James Wild MP has welcomed the Prime Minister’s plan to scrap NHS England, highlighting the need for reforms to cut bureaucracy and improve healthcare. However, he has urged the Health Secretary to ensure these changes lead to faster decision-making, particularly for critical projects like the Queen Elizabeth Hospital (QEH) in King’s Lynn.
James criticised the current complex approval process for hospital developments and pressed for swift approval of QEH’s multi-storey car park business case. In response, the Secretary of State for Health and Social Care, Wes Streeting MP, committed to cutting red tape and streamlining processes.

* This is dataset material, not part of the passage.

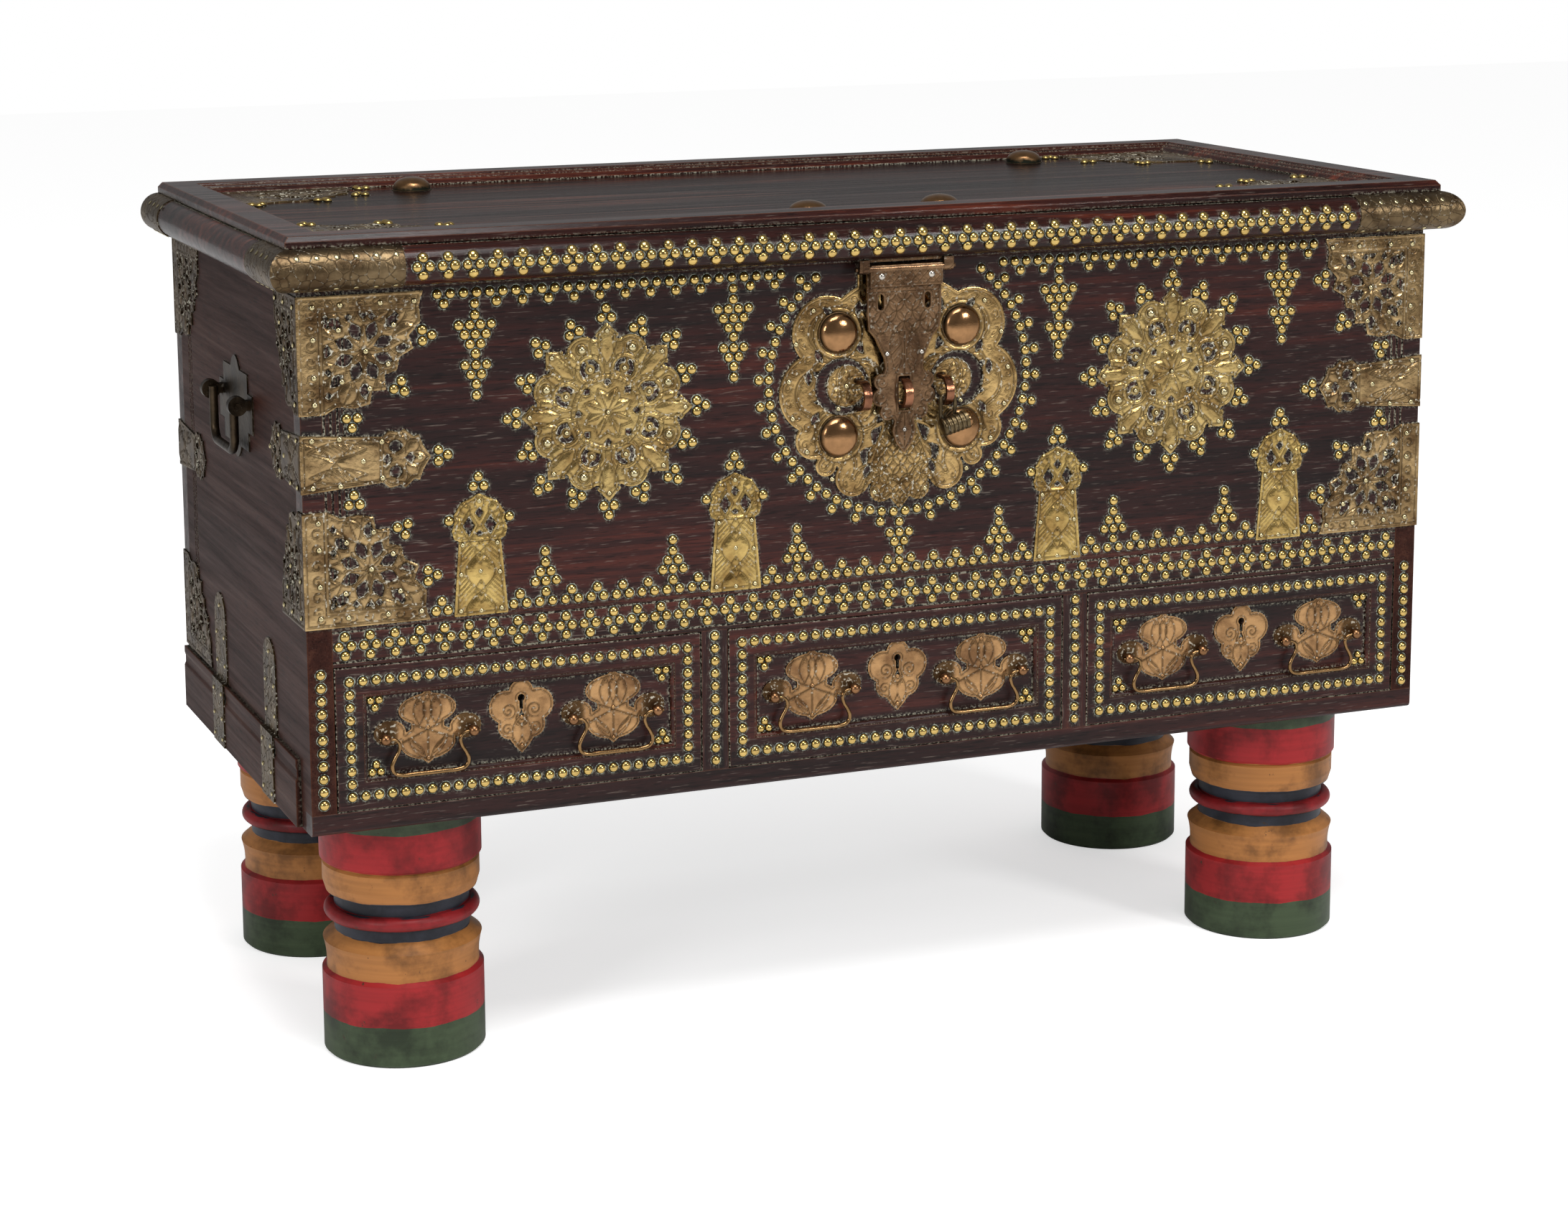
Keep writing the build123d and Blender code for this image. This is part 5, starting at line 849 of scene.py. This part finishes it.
def strap_pattern(length, height, edge):
    """Pattern of a strap, from its distance to the chest's corner."""

    def pattern(p, low, high, deep):
        a, b = edge(p, low, high), p[:, 2] - (low[2] + high[2]) / 2
        # Drawn on a strap 122 mm long and 55 mm wide, with its head from 78 mm
        a, b = a * 122 / length, b * 55 / height
        head = a - 78.08
        cross = np.abs(b) - 21 * np.abs(np.cos(np.pi * a / 66))
        leaf = np.minimum(almond(a, np.abs(b) - 12, 8, 62, 7), -head - 2)
        eyes = np.hypot((a - 90) / 1.1, np.abs(b) - 12) - 5.4
        gem = np.abs(a - 104) + np.abs(b) - 5.0
        wedge = np.abs(a - 82) + np.abs(b) * 0.8 - 4.2
        cuts = np.minimum(-np.minimum.reduce([eyes, gem, wedge]), deep - 2.5)
        petal = np.minimum(almonds(a - 95, b, 8, 0.0, 6, 26, 6), head)
        relief = 0.7 * swell(leaf, 5) + 0.8 * swell(-cross * (head < -3), 7) + 0.9 * swell(petal, 4)
        relief = (relief + 0.6 * groove(head + 1, 1.4)) * swell(deep, 2.5) + 0.5 * groove(deep - 1.6, 1.1)
        shaft = head < -3
        lines = np.maximum.reduce([groove(cross, 0.7) * shaft, groove(leaf, 0.55), groove(head + 3, 0.6),
                                   groove(head, 0.5), groove(petal, 0.55), groove(cuts, 1.0),
                                   groove(deep - 3.4, 0.55), groove(tile(a + b, 5), 0.4) * (leaf > 1.5)])
        return cut_sheet(relief, lines, cuts)

    return pattern


bronze_brass = sheet_brass("chased_sheet_brass_brown", "#b2966a", "#654e34", 0.2, pale=0.75)
worn_brass = sheet_brass("chased_sheet_brass_dark", "#6d5a40", "#42352a", 0.4, pale=0.8)
# In millimetres, as are the distances below: the chest's faces outside the sheet, and a height
# between the upper and the lower plates
front_y = (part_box("front_board")[0].y - plate_t) * 1000
back_y = (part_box("back_board")[1].y + plate_t) * 1000
side_x = (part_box("front_board")[1].x + plate_t) * 1000
plates_middle_z = 600


def from_corner_x(p, low, high):
    """Distance to the chest's side."""
    return side_x - np.abs(p[:, 0])


def from_front(p, low, high):
    """Distance to the chest's front."""
    return p[:, 1] - front_y


def from_back(p, low, high):
    """Distance to the chest's back."""
    return back_y - p[:, 1]


def from_straight_z(p, low, high):
    """Distance to a plate's straight edge, at the top of an upper one and the foot of a lower one."""
    upper = (low[2] + high[2]) / 2 > plates_middle_z
    return high[2] - p[:, 2] if upper else p[:, 2] - low[2]


plate_fronts = corner_pattern(118.5, 110, from_corner_x, from_straight_z)
plate_sides = corner_pattern(85, 110, from_front, from_straight_z)
strap_fronts, strap_sides = strap_pattern(122.5, 55, from_corner_x), strap_pattern(115, 55, from_front)
for name, on_front, on_side in (("plate", plate_fronts, plate_sides), ("strap", strap_fronts, strap_sides)):
    node = f"front_corner_{name}s"
    chased_piece(f"chased_corner_{name}s", node, bronze_brass, on_front, [front])
    chased_piece(f"chased_corner_{name}_sides", node, worn_brass, on_side, both_sides, stands_in=False)

# The size of a mesh's cells on plates that are seen from further away
coarse = 0.0017
# Further than any point is from a hole, in millimetres
unpierced = 99.0


def rear_side_pattern(p, low, high, deep):
    """Pattern of a rear plate or of the strap between them, which is less than 80 mm high."""
    if high[2] - low[2] < 80:
        return strap_pattern(126, 49, from_back)(p, low, high, deep)
    return corner_pattern(122, 103, from_back, from_straight_z)(p, low, high, deep)


def rear_back_pattern(p, low, high, deep):
    """Pattern of a rear plate's narrow end on the back board, in low relief and not pierced."""
    relief, tarnish, _ = corner_pattern(45, 103, from_corner_x, from_straight_z)(p, low, high, deep)
    return relief * 0.6, tarnish, np.full(len(p), unpierced)


bm = bmesh.new()
for out in both_sides:
    add_sheets(bm, "rear_corner_plates", out, rear_side_pattern, coarse)
add_sheets(bm, "rear_corner_plates", (0, 1, 0), rear_back_pattern, coarse)
new_piece("chased_rear_corner_plates", bm, worn_brass, "carcase", "plate_brass", "rear_corner_plates")


# How far a nail's foot stands off the plate's face, for the relief under it
nail_lift = 0.0002


def nail_corner(bm, way, face, on_front, on_side):
    """Nails one front corner. Places are millimetres from the corner and metres from the floor."""
    for a, z in on_front:
        place = (way * ((side_x - a) / 1000 - plate_t), face - nail_lift, z)
        add_dome(bm, rivet, place, front, 0.0028, 0.0019)
    for a, z in on_side:
        place = (way * (side_x / 1000 + nail_lift), (front_y + a) / 1000 + plate_t, z)
        add_dome(bm, rivet, place, (way, 0, 0), 0.0027, 0.0018)


# Nails: millimetres from the chest's corner, and from a plate's straight edge or a strap's middle
plate_nails = [(14, 10), (40, 9), (78, 9), (110, 9), (14, 40), (14, 75), (14, 100), (63, 53), (38, 32),
               (90, 30), (40, 80), (84, 66), (66, 88)]
plate_side_nails = [(10, 10), (45, 9), (76, 9), (10, 45), (10, 100), (45, 53), (60, 30)]
strap_nails = [(36, 22), (36, -22), (58, 0), (76, 17), (76, -17), (112, 0), (10, 22), (10, -22)]
bm = bmesh.new()
for way in (-1, 1):
    low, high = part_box("front_corner_plates")
    on_front, on_side = ([(a, z) for a, b in nails for z in (high.z - b / 1000, low.z + b / 1000)]
                         for nails in (plate_nails, plate_side_nails))
    nail_corner(bm, way, low.y, on_front, on_side)
    low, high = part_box("front_corner_straps")
    on_strap = [(a, (low.z + high.z) / 2 + b / 1000) for a, b in strap_nails]
    nail_corner(bm, way, low.y, on_strap, on_strap)
new_piece("corner_plate_nails", bm, rivet_brass, "carcase", "plate_brass")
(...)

With NHS England set to be scrapped, James made clear these reforms must deliver real improvements for patients and staff with QEH as a key test of their success.
James Wild MP said:
“My constituents are particularly concerned about the very bureaucratic approvals process for the new hospitals programme—through investment committees, then the regional NHSE team, the a department, then NHS capital assurance, then a joint investment committee, then the Treasury and then, finally, Ministers. Can the Secretary of State guarantee that this decision, which I welcome, will speed up that process, and that the business case for the multi-storey car park at the Queen Elizabeth hospital in King’s Lynn will be approved so that work starts this year?”
The Secretary of State for Health and Social Care, Wes Streeting MP, replied:
“The hon. Gentleman makes a fair challenge on the bureaucratic nature of decision-making. We are working with Treasury Ministers and colleagues across Government to take an axe to that unnecessary bureaucracy.”